Забыв вражду великодушно,
Движенью тайному послушный,
Быть может, я еще могу
Дать руку личному врагу;
Но вековые оскорбленья
Тиранам родины прощать
И стыд обиды оставлять
Без справедливого отмщенья —
Не в силах я: один лишь раб
Так может быть и подл и слаб.
Могу ли равнодушно видеть
Порабощенных земляков?..
Нет, нет! Мой жребий: ненавидеть
Равно тиранов и рабов!

Так Рылеев делает исторического героя условностью — он выражает в нем себя.

Восставших казаков Рылеев называет в поэме «ратниками свободы». Весь пафос этой поэмы в том, о чем Рылеев говорил Михаилу Бестужеву: в «необходимости примера для пробуждения спящих россиян», в «погибели, которою мы должны купить нашу первую попытку для свободы России».

После того как три фрагмента поэмы — «Киев», «Смерть Чигиринского старосты» и «Исповедь Наливайки» — появились в «Полярной Звезде» на 1825 год, министр просвещения Шишков направил запрос цензору Бирукову: «По высочайшей государя императора воле предлагается вам, милостивый государь мой, представить мне в непродолжительном времени объяснение: какими причинами руководствовались вы в пропуске к печатанию в «Полярной Звезде» на 1825 год статьи Рылеева под заглавием «Исповедь Наливайки», в которой усматриваются неуместные выражения о преступлениях и свободе». Бируков пытался оправдываться, но ни конфисковать альманах, ни вырезать из тиража «Исповедь» было уже нельзя, — «Полярная Звезда» была распродана. Начальству не оставалось ничего другого, как замять это дело. Удивительно, что Александр I, мало, особенно в последнее время, вникавший в дела литературы, увидел в «Исповеди Наливайки» именно тот смысл, который вложил в него поэт-декабрист.

Три отрывка из «Наливайко», напечатанные в альманахе, были отмечены критикой. Вяземский отметил в них (на страницах «Московского Телеграфа») «сильные мысли и правильные, чистые стихи». Греч в «Сыне Отечества» говорит: «В описании «Смерти Чигиринского старосты» находятся такие подробности единоборства, такая быстрота в рассказе, такая пылкость в движении, что это место, бесспорно, могло бы украсить лучшую из эпических поэм. Описание Киева можно назвать историческою панорамою местности… Но самая цветистая ветвь в стяжанном автором венце есть «Исповедь Наливайки». Здесь видишь отпечаток души великой, непреклонной, воспламененной любовью к родине».

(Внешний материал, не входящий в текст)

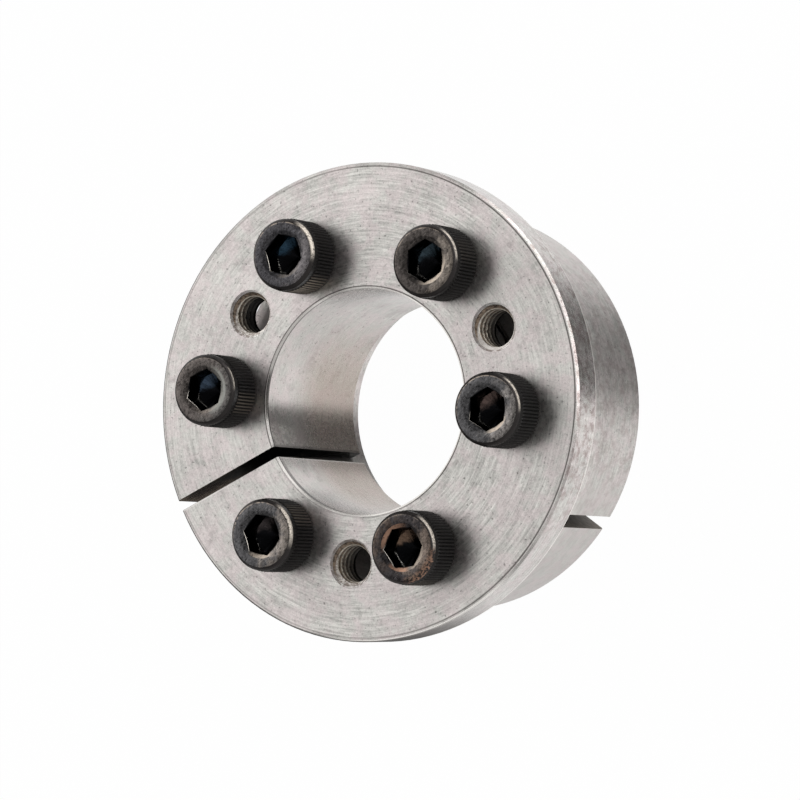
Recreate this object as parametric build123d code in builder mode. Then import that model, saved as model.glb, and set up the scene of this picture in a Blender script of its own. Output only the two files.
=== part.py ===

Дельвиг передал Рылееву, что Пушкин хвалил «Смерть Чигиринского старосты». Рылеев писал Пушкину после этого: «Ты ни слова не говоришь о Исповеди Наливайки, а я ею гораздо более доволен, нежели Смертью Чигиринского старосты, которая так тебе понравилась. В Исповеди мысли, чувства, истины, словом, гораздно более дельного, чем в описании удальства Наливайки». Пушкин отвечал: «Об Исповеди Наливайки скажу, что мудрено что-нибудь у нас напечатать истинно хорошего в этом роде. Нахожу отрывок этот растянутым; но и тут, конечно, наложил ты свою печать».

Пушкин понимал, что у Рылеева в поэзии — собственный путь. «Очень знаю, — писал Пушкин А. Бестужеву, — что я его учитель в стихотворном языке, но он идет своею дорогою».

В 1824 году Рылеев обдумывал сразу несколько крупных произведений — составлял планы, набрасывал стихотворные отрывки не только к «Наливайко», но и к другой поэме — о Мазепе, а также к поэме о партизанах 1812 года. Среди его проектов — план поэмы из кавказского военного быта. Любопытно, что Рылеев намеревался здесь изобразить не историческую личность, а своего современника, героя, который «обожает Россию и всем готов пожертвовать ей». Этот человек, русский офицер, любит некую Асиат, горянку. Но «он предназначил себе, — как пишет Рылеев в плане, — славное дело, в котором он должен погибнуть непременно, и всё цели своей приносит в жертву… живет только для цели своей».